Zaskoczenie w Rijadzie, Świątek wreszcie przerwała milczenie. Ujawniła powód rezygnacji
Niemal dwa miesiące czekali kibice, żeby znów zobaczyć Igę Świątek na korcie. Raszynianka przystępuje do rywalizacji w WTA Finals jako jedna z największych faworytek, choć ostatni raz rywalizowała w US Open. Podczas konferencji prasowej w Rijadzie Polka zaskoczyła kibiców, przerywając milczenie w kwestii, która spędzała sen z powiek setek tysięcy fanów. Wreszcie zdradziła, czym spowodowane były rezygnacje z udziału w turniejach w Pekinie, czy Wuhan. Jej słowa wywołały poruszenie.
Bardzo długo przyszło nam naczekać się na powrót Igi Świątek na kort. Po nieudanym US Open raszynianka zdecydowała się na przerwę, którą poświęciła na odpoczynek i regenerację. Przeciągnęła się ona jednak niemal do dwóch miesięcy, co zaczęło wywoływać liczne plotki i domysły. Tenisistka w tym czasie nie udzielała się medialnie. Aż do czasu ogłoszenia rozstania z trenerem Tomaszem Wiktorowskim.
Nowym szkoleniowcem w jej sztabie, niedługo przed startem WTA Finals został Wim Fissette. To właśnie pod jego okiem 23-latka intensywnie przygotowywała się do startu w prestiżowej imprezie w Rijadzie. Pomimo tak długiego "rozbratu z kortami", większość polskich ekspertów wskazuje ją, obok Aryny Sabalenki za największą faworytkę do triumfu.
Kibice wreszcie się doczekali. Iga Świątek zabrała głos ws. rezygnacji z turniejów w Azji
Podczas konferencji prasowej przed pierwszym spotkaniem Polka zapytana została o kwestię, która od dłuższego czasu spędzała sen z powiek kibicom - dlaczego zrezygnowała z udziału w China Open, a także WTA Wuhan. Świątek przerwała wreszcie milczenie, a jej odpowiedź zaskoczyła, żeby nie powiedzieć, że wywołała jeszcze większą polemikę.
To były powody osobiste.

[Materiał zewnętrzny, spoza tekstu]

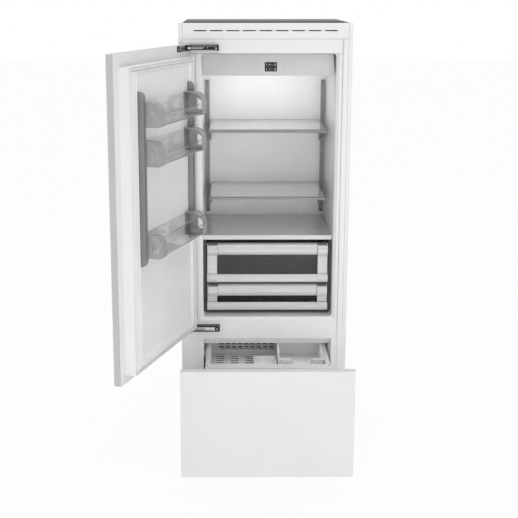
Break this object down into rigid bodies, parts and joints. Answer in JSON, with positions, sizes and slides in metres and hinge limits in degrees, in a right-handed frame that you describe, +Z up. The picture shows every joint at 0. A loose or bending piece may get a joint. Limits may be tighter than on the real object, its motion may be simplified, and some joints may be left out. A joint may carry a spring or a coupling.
{
  "type": "bottom freezer refrigerator",
  "caption": "Built-in refrigerator for furniture panels, with a side-hung door, door bins, glass shelves, crisper drawers and a pull-out freezer drawer with an inner tray.",
  "frame": {"origin": "on the floor, under the middle of the cabinet's front plane, where the face frame meets the door seal", "axes": "+X to the right as one faces the appliance, +Y from the front into the cabinet, +Z up"},
  "size_m": [1.0382, 1.3284, 2.11],
  "materials": {
    "white_enamel": "satin white enamel on steel",
    "white_panel": "white lacquered board",
    "white_liner": "white moulded liner",
    "zinc_steel": "zinc coated sheet",
    "dark_steel": "dark grey coated sheet",
    "black_steel": "black coated steel",
    "bright_steel": "bright steel",
    "satin_steel": "satin metal",
    "grey_plastic": "grey moulded plastic",
    "dark_plastic": "dark grey moulded plastic",
    "black_plastic": "black moulded plastic",
    "grey_nylon": "grey nylon",
    "grey_rubber": "grey flexible seal",
    "clear_plastic": "clear moulded plastic",
    "clear_glass": "clear tempered glass",
    "smoked_glass": "smoked clear plastic",
    "dark_glass": "black gloss display",
    "lens": "white light diffuser",
    "foam": "rigid insulation foam",
    "fins": "aluminium fins on tubes"
  },
  "bodies": {
    "cabinet": {"outer_casing": "zinc_steel", "insulation_foam": "foam", "fridge_liner": "white_liner", "freezer_liner": "white_liner", "front_frame": "white_enamel", "side_trims": "white_enamel", "top_cover": "dark_steel", "top_grille": "white_enamel", "base_frame": "black_steel", "levelling_feet": "zinc_steel", "toe_kick": "white_enamel", "compressor": "black_steel", "condenser": "fins", "condenser_fan_shroud": "black_plastic", "control_housing": "grey_plastic", "display_window": "dark_glass", "ceiling_light_cover": "lens", "shelf_rails": "satin_steel", "shelf_glasses": "clear_glass", "shelf_frames": "satin_steel", "crisper_housing": "dark_plastic", "crisper_cover_glass": "clear_glass", "crisper_cover_trim": "satin_steel", "hinge_boxes": "black_steel", "hinge_arms": "bright_steel", "drawer_slides_fixed": "bright_steel", "evaporator_cover": "grey_plastic", "evaporator_coil": "fins"},
    "door": {"door_panel": "white_panel", "door_body": "white_enamel", "door_liner": "white_liner", "door_gasket": "grey_rubber", "bin_rails": "satin_steel", "hinge_door_plates": "bright_steel"},
    "drawer": {"drawer_panel": "white_panel", "drawer_body": "white_liner", "drawer_gasket": "grey_rubber", "drawer_box": "white_liner", "drawer_slides_moving": "bright_steel"},
    "slide_middle": {"drawer_slides_middle": "bright_steel"},
    "freezer_tray": {"freezer_tray_frame": "white_liner", "freezer_tray_grid": "grey_plastic", "ice_bin": "white_liner", "notched_basket": "white_liner"},
    "upper_crisper": {"upper_crisper_tub": "clear_plastic", "upper_crisper_front": "satin_steel", "upper_crisper_window": "smoked_glass"},
    "lower_crisper": {"lower_crisper_tub": "clear_plastic", "lower_crisper_front": "satin_steel", "lower_crisper_window": "smoked_glass"},
    "top_bin": {"top_bin_ends": "satin_steel", "top_bin_tray": "clear_plastic"},
    "middle_bin": {"middle_bin_ends": "satin_steel", "middle_bin_tray": "clear_plastic"},
    "bottom_bin": {"bottom_bin_ends": "satin_steel", "bottom_bin_tray": "clear_plastic"},
    "condenser_fan": {"condenser_fan": "black_plastic"},
    "evaporator_fan": {"evaporator_fan": "black_plastic"},
    "roller_left": {"roller_left": "grey_nylon"},
    "roller_right": {"roller_right": "grey_nylon"}
  },
  "joints": [
    {"name": "door_hinge", "type": "hinge", "parent": "cabinet", "child": "door", "pos_m": [-0.351, -0.048, 1.3335], "axis": [0, 0, -1], "range_deg": [-110.4, 0]},
    {"name": "drawer_slide", "type": "slide", "parent": "cabinet", "child": "drawer", "axis": [0, -1, 0], "range_m": [-0.46, 0]},
    {"name": "slide_middle_travel", "type": "slide", "parent": "cabinet", "child": "slide_middle", "axis": [0, -1, 0], "range_m": [-0.23, 0]},
    {"name": "tray_slide", "type": "slide", "parent": "cabinet", "child": "freezer_tray", "axis": [0, -1, 0], "range_m": [-0.19, 0]},
    {"name": "upper_crisper_slide", "type": "slide", "parent": "cabinet", "child": "upper_crisper", "axis": [0, -1, 0], "range_m": [0, 0.3]},
    {"name": "lower_crisper_slide", "type": "slide", "parent": "cabinet", "child": "lower_crisper", "axis": [0, -1, 0], "range_m": [0, 0.3]},
    {"name": "top_bin_lift", "type": "slide", "parent": "door", "child": "top_bin", "axis": [0, 0, 1], "range_m": [0, 0.05]},
    {"name": "middle_bin_lift", "type": "slide", "parent": "door", "child": "middle_bin", "axis": [0, 0, 1], "range_m": [0, 0.05]},
    {"name": "bottom_bin_lift", "type": "slide", "parent": "door", "child": "bottom_bin", "axis": [0, 0, 1], "range_m": [0, 0.05]},
    {"name": "condenser_fan_spin", "type": "hinge", "parent": "cabinet", "child": "condenser_fan", "pos_m": [0.09, 0.509, 0.184], "axis": [1, 0, 0], "continuous": true},
    {"name": "evaporator_fan_spin", "type": "hinge", "parent": "cabinet", "child": "evaporator_fan", "pos_m": [-0.181, 0.517, 0.456], "axis": [0, 1, 0], "continuous": true},
    {"name": "roller_left_spin", "type": "hinge", "parent": "cabinet", "child": "roller_left", "pos_m": [-0.361, 0.54, 0.028], "axis": [1, 0, 0], "continuous": true},
    {"name": "roller_right_spin", "type": "hinge", "parent": "cabinet", "child": "roller_right", "pos_m": [0.361, 0.54, 0.028], "axis": [1, 0, 0], "continuous": true}
  ],
  "couplings": [
    {"joint": "slide_middle_travel", "follows": "drawer_slide", "ratio": 0.5},
    {"joint": "tray_slide", "follows": "drawer_slide", "ratio": 0.413}
  ]
}
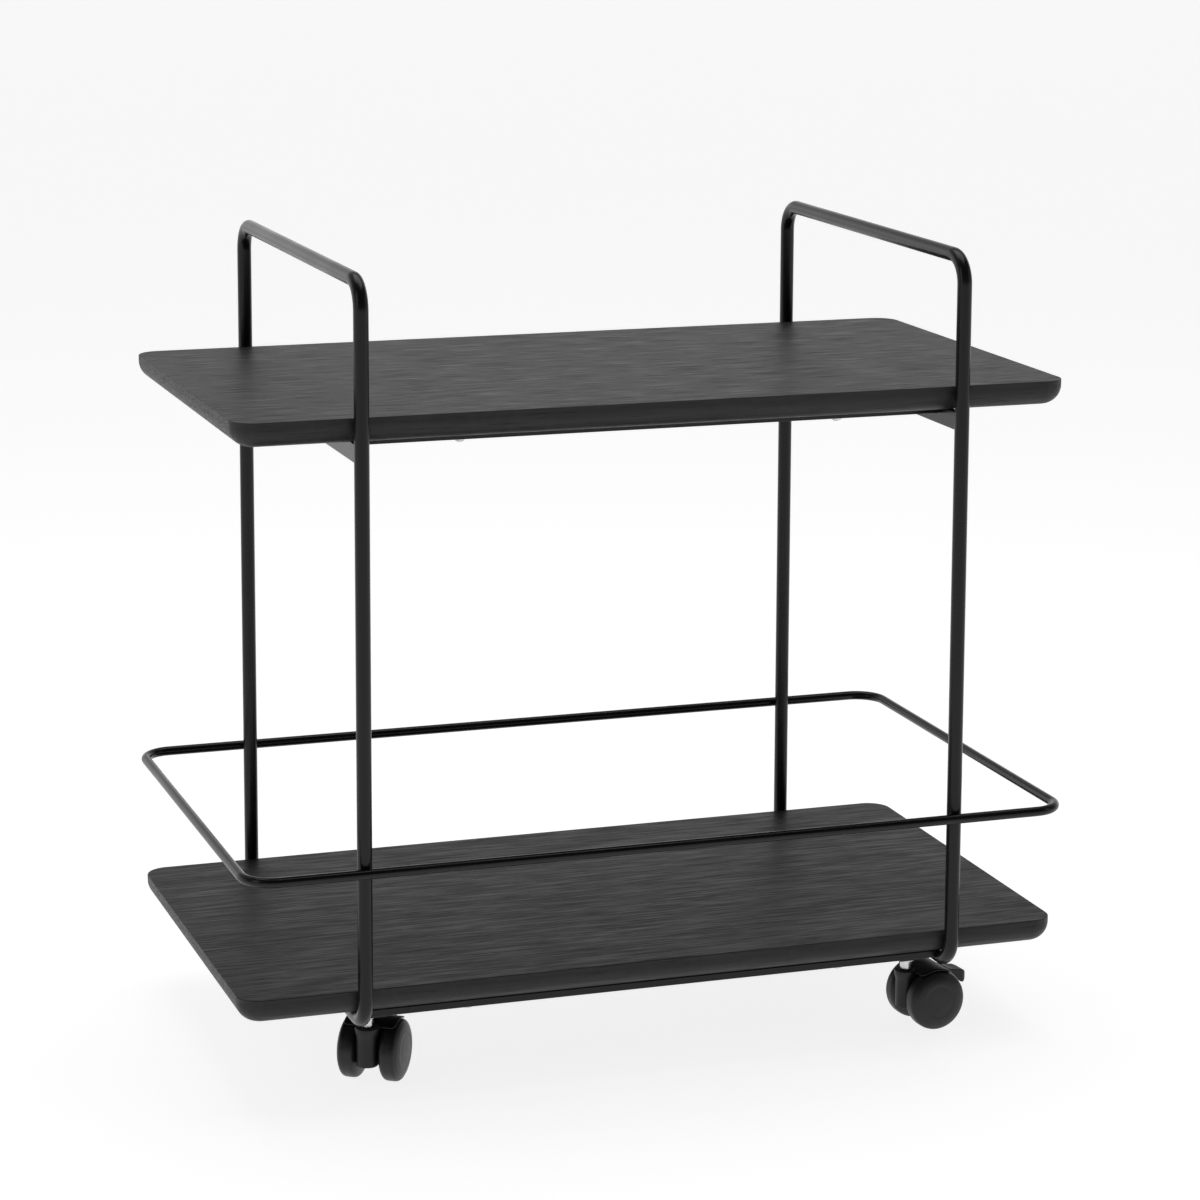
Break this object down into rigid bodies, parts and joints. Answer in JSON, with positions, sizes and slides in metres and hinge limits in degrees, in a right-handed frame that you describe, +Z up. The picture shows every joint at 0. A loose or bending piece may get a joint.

I mają pozostać osobiste, więc nie będę o tym rozmawiać. Ten czas poświeciłam też na usystematyzowanie tego jak ma wyglądać mój zespół i na znalezienie nowego trenera. Skoncentrowałam się na tym
~ poinformowała na konferencji, cytowana przed Adama Romera
Świątek skomplementowała Sabalenkę. Piękny gest przed WTA Finals
Nie mogło zabraknąć pytań także o wspólne zdjęcie z Aryną Sabalenką, które obiegło media. Dość powiedzieć, że obie tenisistki w ostatnich dniach chętnie dzieliły się w mediach społecznościowych wspólnymi chwilami i contentem. Zawodniczki miały okazję również odbyć trening.
- Miło było z nią potrenować, ponieważ nie robiłyśmy tego od dawna, prawdopodobnie od 2022 roku. Minęło sporo czasu. W zasadzie nie jestem pewna, dlaczego (śmiech). Tak, to był naprawdę dobry trening - skomentowała Świątek.
- Ona jest świetną zawodniczką. Również zasługuje na to, by być numerem 1 na świecie. Na pewno będę walczyć, żeby znaleźć się w tym miejscu - zapowiedziała przed rozpoczęciem rywalizacji w Rijadzie.
Polka rozpocznie zmagania w WTA Finals od spotkania z mistrzynią Wimbledonu - Barborą Krejcikovą. Później czekają ją jeszcze mecze z Jessiką Pegulą i Coco Gauff.